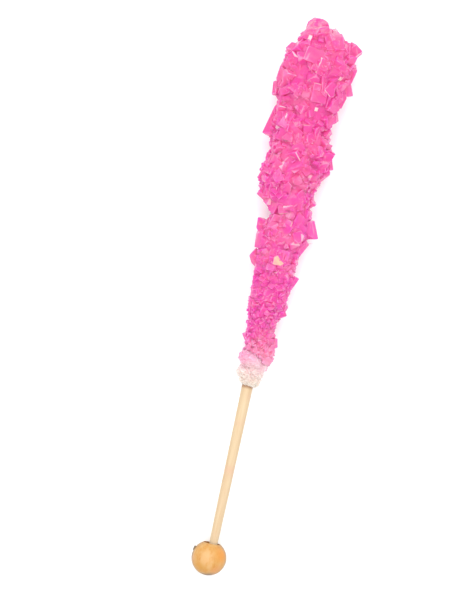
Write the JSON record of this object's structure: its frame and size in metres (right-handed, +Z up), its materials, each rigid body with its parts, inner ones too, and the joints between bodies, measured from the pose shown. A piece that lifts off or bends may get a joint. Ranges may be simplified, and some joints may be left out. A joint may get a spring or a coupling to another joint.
{
  "type": "rock candy stick",
  "caption": "Rock candy on a wooden stick: coarse pink sugar crystals grown thick towards the tip, a pale collar of fine sugar at their foot, and a round wooden ball as the grip.",
  "frame": {"origin": "middle of the underside of the box round the whole, on the table that the stick lies on", "axes": "+Y along the stick from the wooden ball towards the tip of the candy, +X across it to the shown side's right, +Z up out of the table towards the shown side"},
  "size_m": [0.0258, 0.1774, 0.0227],
  "materials": {
    "crystal_candy": "hot pink, translucent, glossy crystal faces",
    "sugar_collar": "cream to pale pink, fine sparkling sugar grains",
    "wood_stick": "pale cream wood, unvarnished, fine straight grain",
    "wood_ball": "golden tan turned wood, satin, soft grain patches"
  },
  "bodies": {
    "root": {"crystal_candy": "crystal_candy", "sugar_collar": "sugar_collar", "wood_stick": "wood_stick", "wood_ball": "wood_ball"}
  },
  "joints": []
}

GIVEN INSTRUCTION: Reproduce each line verbatim.

CORRECT OUTPUT:
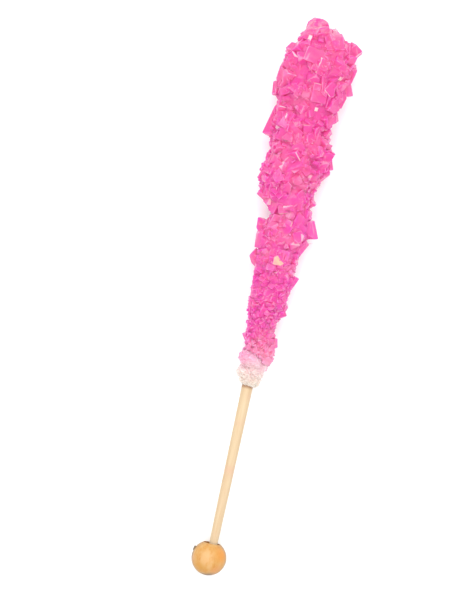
Write the JSON record of this object's structure: its frame and size in metres (right-handed, +Z up), its materials, each rigid body with its parts, inner ones too, and the joints between bodies, measured from the pose shown. A piece that lifts off or bends may get a joint. Ranges may be simplified, and some joints may be left out. A joint may get a spring or a coupling to another joint.
{
  "type": "rock candy stick",
  "caption": "Rock candy on a wooden stick: coarse pink sugar crystals grown thick towards the tip, a pale collar of fine sugar at their foot, and a round wooden ball as the grip.",
  "frame": {"origin": "middle of the underside of the box round the whole, on the table that the stick lies on", "axes": "+Y along the stick from the wooden ball towards the tip of the candy, +X across it to the shown side's right, +Z up out of the table towards the shown side"},
  "size_m": [0.0258, 0.1774, 0.0227],
  "materials": {
    "crystal_candy": "hot pink, translucent, glossy crystal faces",
    "sugar_collar": "cream to pale pink, fine sparkling sugar grains",
    "wood_stick": "pale cream wood, unvarnished, fine straight grain",
    "wood_ball": "golden tan turned wood, satin, soft grain patches"
  },
  "bodies": {
    "root": {"crystal_candy": "crystal_candy", "sugar_collar": "sugar_collar", "wood_stick": "wood_stick", "wood_ball": "wood_ball"}
  },
  "joints": []
}